Incontro Silvio al bar, fa colazione con un bicchierino di cognac,
ha due grandi occhi azzurri velati da una tristezza buona, dolce.
Dice che il cognac è il suo antinfluenzale. Ci parliamo poco e
ci salutiamo molto, intuisco che ha una storia da raccontare ma
che non ha voglia di parlarne. Però l'altra mattina si è aperto.
Silvio ha 63 anni, è alto e magro, quando cammina si vede che
pensa, pensa sempre a qualcosa, ieri ho capito a che cosa.
Mi ha detto che ha vissuto a Singapore, a Manila, a Taipei, a
Hong Kong, in Brasile, in Corea, si spostava per lavoro.
Lavorava per Facchinetti, quello dei Pooh, ci sono cantanti
che hanno il pallino di fare soldi con il commercio. Poi deve
essere andato storto qualcosa e la sua vita è cambiata del
tutto. Ora si aggira per il quartiere come un fantasma.
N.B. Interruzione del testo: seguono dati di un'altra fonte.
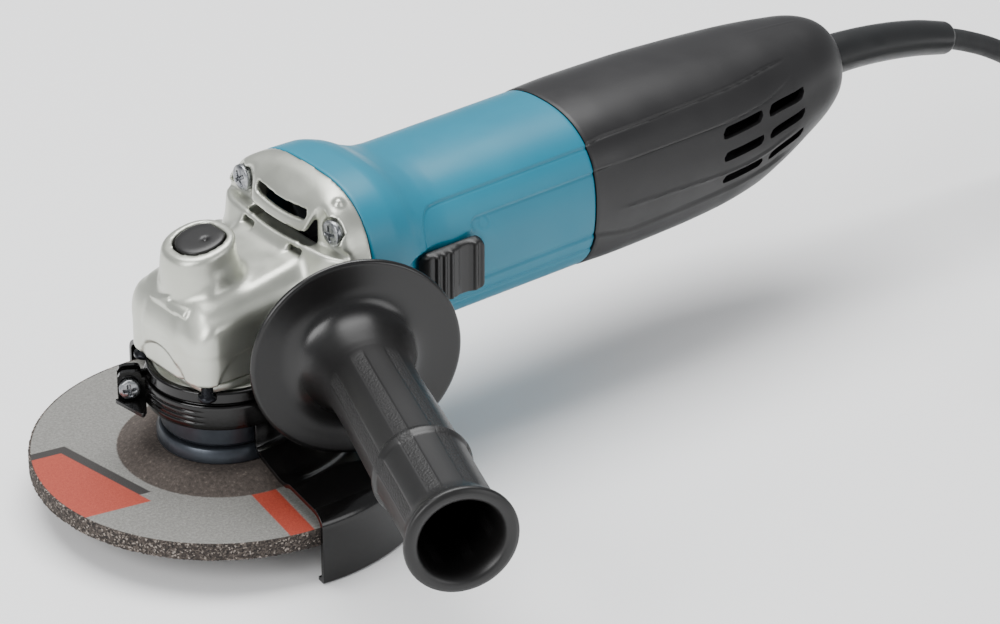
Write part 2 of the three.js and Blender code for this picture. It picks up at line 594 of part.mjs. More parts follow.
// ---------- brushes, above and below the commutator ----------
for (const [name, up] of [['upper', 1], ['lower', -1]]) {
  const span = (low, high) => (up > 0 ? [AXIS + low, AXIS + high] : [AXIS - high, AXIS - low]);
  const holder = cut(box(107.5, 118.5, -5, 5, ...span(13, 25.6)),
    box(109.2, 116.8, -3.3, 3.3, ...span(12, 24)));
  add(`brush_holder_${name}`, holder, brass);
  add(`carbon_brush_${name}`, box(109.5, 116.5, -3, 3, ...span(12.2, 23)), carbon);
}

// ---------- switch ----------
function knob() {
  const plate = box(57, 82, -33, -29.7, KNOB_Z - 9.5, KNOB_Z + 9.5);
  const stem = box(68.4, 76, -30, -25.4, KNOB_Z - 4.1, KNOB_Z + 4.1);
  const ribs = Array.from({ length: 5 }, (_, i) =>
    turned(rod(1.1, KNOB_Z - 9, KNOB_Z + 9), 10).translate([62 + 4 * i, -33, 0]));
  return join(plate, stem, ...ribs);
}
add('switch_knob', knob(), blackPlastic);
add('switch_rod', box(68.4, 150, -25.1, -23.7, KNOB_Z - 3.6, KNOB_Z + 3.6), fanPlastic);

const trayTop = 49.5;
add('rear_tray', join(box(132.5, 206, -17, 17, 47.4, trayTop), box(132.5, 206, 15.4, 17, 47.4, 53)),
  fanPlastic);
add('switch_body', box(151.5, 180, -23.4, -8, trayTop + GAP, 69.8), fanPlastic);
add('cord_clamp', join(box(192, 203, -10, 10, trayTop + GAP, 53), box(193, 202, -10, 10, 52.5, 58)),
  fanPlastic);

// ---------- cord ----------
const guardCurve = new THREE.CatmullRomCurve3([[240, CORD_Z], [252, CORD_Z - 0.2],
  [266, 66.8], [281, 65], [297, 61.8], [312, 57.4]].map(([x, z]) => new THREE.Vector3(x, 0, z)));

// Rings of a round tube whose radius changes along its curve, which stays in the XZ plane.
function taperedTube(curve, radiusAt, steps, sides) {
  return loft(Array.from({ length: steps + 1 }, (_, i) => {
    const t = i / steps;
    const middle = curve.getPointAt(t);
    const along = curve.getTangentAt(t);
    return Array.from({ length: sides }, (__, j) => {
      const angle = (2 * Math.PI * j) / sides;
      const [up, side] = [radiusAt(t) * Math.cos(angle), radiusAt(t) * Math.sin(angle)];
      return [middle.x - up * along.z, side, middle.z + up * along.x];
    });
  }));
}
const sleeve = taperedTube(guardCurve, (t) => 7.65 - 1.9 * t, 8, 14);
const sleeveCollar = turnedX(rod(10.4, 238, 246.6), 16, CORD_Z);
add('cord_guard', join(sleeve, sleeveCollar), rubber);

const cordRoute = [
  [312.6, 0, 57.1], [321.4, -0.2, 53.4], [334, -0.8, 47], [347, -1.7, 38.2], [360, -3.2, 26.8],
  [372, -5.4, 14.4], [384, -9.2, 3.6], [396.5, -16.2, -3.3], [407.5, -26.5, -5.5],
  [414.4, -39.5, -5.4], [416.8, -52, -4.9], [416.8, -62.4, -4.6],
];
const cordCurve = new THREE.CatmullRomCurve3(cordRoute.map((p) => new THREE.Vector3(...p)),
  false, 'centripetal');
add('cord', wire(cordCurve, CORD_R, 8, 12), rubber);

const coilHalf = COIL_COLUMNS * CORD_R;
const coilTop = COIL_LOW + 2 * COIL_LAYERS * CORD_R;
add('cord_coil', turned(ring(COIL_MIDDLE_R - coilHalf, COIL_MIDDLE_R + coilHalf, COIL_LOW,
  coilTop), 40).translate([...COIL_CENTRE, 0]), rubber);

const TIE_AT = 135; // degrees around the coil
const tieInside = box(COIL_MIDDLE_R - coilHalf - 0.4, COIL_MIDDLE_R + coilHalf + 0.4, -4, 4,
  COIL_LOW - GAP, coilTop + GAP);
const tieOutside = box(COIL_MIDDLE_R - coilHalf - 1.4, COIL_MIDDLE_R + coilHalf + 1.4, -2.5, 2.5,
  FLOOR, coilTop + 1.1);
add('cord_tie', cut(tieOutside, tieInside).rotate([0, 0, TIE_AT])
  .translate([...COIL_CENTRE, 0]), blackPlastic);

// The last turn leaves the coil towards the front and ends in the plug.
const tailY = COIL_CENTRE[1] - COIL_MIDDLE_R - coilHalf + CORD_R;
const tailZ = COIL_LOW + 3 * CORD_R;
const TAIL_X = 332.4;
const PLUG_X = 318;
const alongTail = (solid) => solid.translate([0, tailY, 0]);
add('cord_tail', alongTail(turnedX(rod(CORD_R, PLUG_X + GAP, TAIL_X), 10, tailZ)), rubber);
const plugRelief = turnedX([[0, 288], [6.6, 288], [6.2, 300], [4.6, PLUG_X], [0, PLUG_X]], 12, tailZ);
const plugRings = [[258, 16, 11.8], [261, 17.6, 12.5], [280, 16.8, 12.5], [291, 11, 10],
  [297, 7.4, 7.4]].map(([x, halfY, halfZ]) =>
  squircle(halfY, halfZ, 3, 16).map(([y, z]) => [x, y, tailZ + z]));
add('plug', alongTail(join(loft(plugRings), plugRelief)), rubber);
[-9.5, 9.5].forEach((y, i) => {
  const pin = turnedX([[0, 238.7], [1.8, 238.7], [2.4, 239.6], [2.4, 257.7], [0, 257.7]], 10, tailZ);
  add(`plug_pin_${i + 1}`, alongTail(pin).translate([0, y, 0]), brass);
});

export default part;
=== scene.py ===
import json
import math

import bpy
import numpy as np
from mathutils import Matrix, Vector

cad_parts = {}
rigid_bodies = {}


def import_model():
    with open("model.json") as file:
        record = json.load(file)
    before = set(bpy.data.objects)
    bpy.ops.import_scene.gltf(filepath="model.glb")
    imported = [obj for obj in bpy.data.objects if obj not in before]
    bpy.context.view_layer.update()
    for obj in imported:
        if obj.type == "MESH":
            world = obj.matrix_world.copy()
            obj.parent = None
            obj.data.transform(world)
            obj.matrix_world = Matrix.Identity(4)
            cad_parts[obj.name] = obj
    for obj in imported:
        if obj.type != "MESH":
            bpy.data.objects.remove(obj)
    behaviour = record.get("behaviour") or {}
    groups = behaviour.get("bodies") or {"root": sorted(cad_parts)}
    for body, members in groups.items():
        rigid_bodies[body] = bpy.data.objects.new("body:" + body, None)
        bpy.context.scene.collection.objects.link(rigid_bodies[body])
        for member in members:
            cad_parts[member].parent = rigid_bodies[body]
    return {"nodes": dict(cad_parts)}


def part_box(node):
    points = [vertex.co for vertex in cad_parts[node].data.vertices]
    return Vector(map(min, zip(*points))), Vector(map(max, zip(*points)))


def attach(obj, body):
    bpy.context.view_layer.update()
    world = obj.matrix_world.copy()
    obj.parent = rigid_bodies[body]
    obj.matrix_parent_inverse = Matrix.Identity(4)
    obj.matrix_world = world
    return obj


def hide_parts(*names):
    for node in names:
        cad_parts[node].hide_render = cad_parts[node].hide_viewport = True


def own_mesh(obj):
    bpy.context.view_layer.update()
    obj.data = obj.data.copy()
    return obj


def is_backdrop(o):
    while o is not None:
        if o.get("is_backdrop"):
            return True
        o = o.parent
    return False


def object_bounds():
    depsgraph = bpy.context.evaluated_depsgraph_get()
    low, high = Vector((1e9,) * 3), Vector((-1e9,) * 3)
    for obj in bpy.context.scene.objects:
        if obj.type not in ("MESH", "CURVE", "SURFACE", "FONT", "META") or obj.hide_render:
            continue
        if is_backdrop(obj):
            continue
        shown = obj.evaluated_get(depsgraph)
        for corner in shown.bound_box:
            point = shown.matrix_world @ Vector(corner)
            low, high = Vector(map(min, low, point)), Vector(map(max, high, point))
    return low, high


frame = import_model()
cad_box = [list(map(float, corner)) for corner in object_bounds()]
nodes = frame["nodes"]
MM = 0.001


def low(node):
    """The lowest corner of a CAD node, in millimetres."""
    return np.array(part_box(node)[0]) / MM


def high(node):
    """The highest corner of a CAD node, in millimetres."""
    return np.array(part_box(node)[1]) / MM


# %% [markdown]
# The camera comes first. The tool is seen from its front left side and from above: a long lens
# keeps the body's lines nearly parallel, as in a catalogue picture. The camera looks along one
# direction, so its three axes are worked out from an azimuth and an elevation.
# %% Camera
AZIMUTH = math.radians(-38.36)
ELEVATION = math.radians(29.27)
CAMERA_AT = (-0.78652, -1.13699, 0.82916)

camera_data = bpy.data.cameras.new("camera")
camera_data.lens = 180
camera_data.sensor_width = 36
camera = bpy.data.objects.new("camera", camera_data)
bpy.context.scene.collection.objects.link(camera)
camera.location = CAMERA_AT
camera.rotation_euler = (math.pi / 2 - ELEVATION, 0, AZIMUTH)
bpy.context.scene.camera = camera
print("camera at", CAMERA_AT)

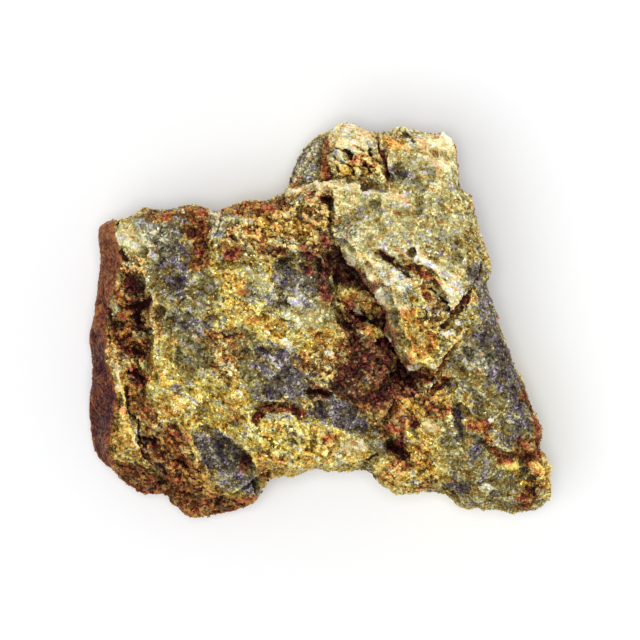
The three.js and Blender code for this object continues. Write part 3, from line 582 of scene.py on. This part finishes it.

A un
certo punto mi ha detto: "Vuoi vedere le mie donne?". Dalla
tasca della giacca ha tirato fuori un mazzo di polaroid, lui
era bello, giovane, sembrava David Hemmings, quello di
Blow up e di Profondo rosso, e le polaroid lo coglievano
sul divano, con una sigaretta in mano, e attorniato da donne
orientali, una più bella dell'altra, tutte in mutandine, con
dei corpi minuti e perfetti. "Questa era un'attrice" mi dice
indicando una donna nuda davanti a una finestra lucente.
Tutto il suo passato in una tasca sdrucita. Tutti i suoi amori
in una tasca sdrucita. Ora è solo, vive con la madre, e
fa colazione con un cognac al mattino. Ci siamo salutati
con la promessa di farci un aperitivo assieme. Ho messo
le mani nelle mie tasche e non ho trovato nulla, solo una
caramella alla menta che si è sciolta subito nella bocca.